In June, the FAA announced that Alaska Airlines had made sufficient improvements to continue doing its own airplane maintenance. Previously, the agency had threatened to strip the airline of the right to do maintenance, which could have eventually grounded all its planes.
A criminal investigation into the crash has focused on a mechanic's decision not to replace a jackscrew assembly. The jackscrew had been tested repeatedly and found to be nearly worn out but was returned to service after a second crew retested it a few days later. Two Alaska Airlines mechanics from that second crew insisted in an interview with the Times that they were not at fault.

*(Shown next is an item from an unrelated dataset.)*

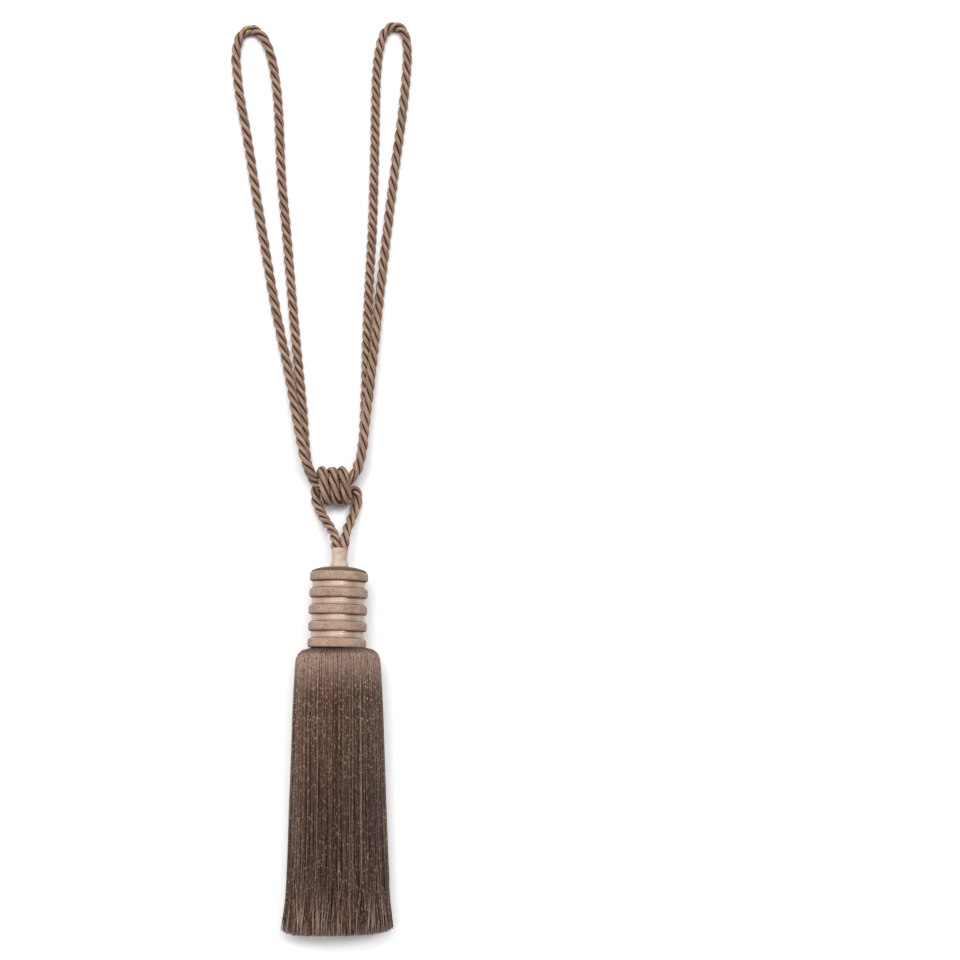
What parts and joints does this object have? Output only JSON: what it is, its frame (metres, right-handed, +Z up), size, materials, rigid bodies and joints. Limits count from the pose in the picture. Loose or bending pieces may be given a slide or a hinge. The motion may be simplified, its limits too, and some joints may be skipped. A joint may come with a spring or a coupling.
{
  "type": "curtain tieback with a tassel",
  "caption": "Curtain tieback lying flat: a twisted rope ring knotted into two long loops over a turned head with satin bands and a full thread tassel.",
  "frame": {"origin": "on the surface that the tieback lies on, under the middle of the tassel's box (head, neck and skirt, without the ropes)", "axes": "+Z up from the surface; +Y along the tassel from its skirt to its neck and on to the rope loops; +X to the right seen from above with the loops away"},
  "size_m": [0.1342, 0.6659, 0.0459],
  "materials": {
    "rope_yarn": "silky twisted rayon yarn, taupe rose",
    "neck_thread": "wound matt thread, pale beige",
    "mould_cloth": "matt felted cloth over a turned mould, warm taupe",
    "satin_band": "shiny satin ribbon, light beige rose",
    "skirt_yarn": "silky fine rayon thread, dark taupe brown"
  },
  "bodies": {
    "root": {"loop_rope": "rope_yarn", "tassel_cord": "rope_yarn", "neck": "neck_thread", "head": "mould_cloth", "band_1": "satin_band", "band_2": "satin_band", "band_3": "satin_band", "band_4": "satin_band", "skirt": "skirt_yarn"}
  },
  "joints": []
}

The tool in question measures the amount of space between the thread on the jackscrew and the nut that holds it in place.
Airline tests, part of the National Transportation Safety Board's crash investigation, indicated jackscrew ``endplay'' measurement could vary. According to the MD-80 maintenance manual, airlines can measure endplay with a tool made by the aircraft manufacturer or an equivalent substitute.
Alaska owns tools made by the manufacturer but also uses several that were made in its own machine shop.
In side-by-side tests, the tools produced the same results, ``but we found that the results could vary if the Alaska-made tool is incorrectly positioned,'' said Bill Ayer, Alaska's president and chief operating officer.
``We know that the tool used on Flight 261 was a tool we manufactured,'' he said. ``It is up to the U.S. Attorney's Office and the NTSB to determine if this tool is a problem in their investigation.''
National Transportation Safety Board spokesman Paul Schlamm confirmed Friday that questions about Alaska's measurement tools would be included in its investigation of Flight 261.
Once Alaska officials verified that the manufacturer's tool was used to measure the jackscrews on 16 of its 34 MD-80s, the decision was made to reinspect the remaining 18.
Ayer said airlines often make their own maintenance tools and declared the MD-80s safe.
``There's no more inspected airplane in the world than the MD-80, especially the Alaska MD-80s.'' he said.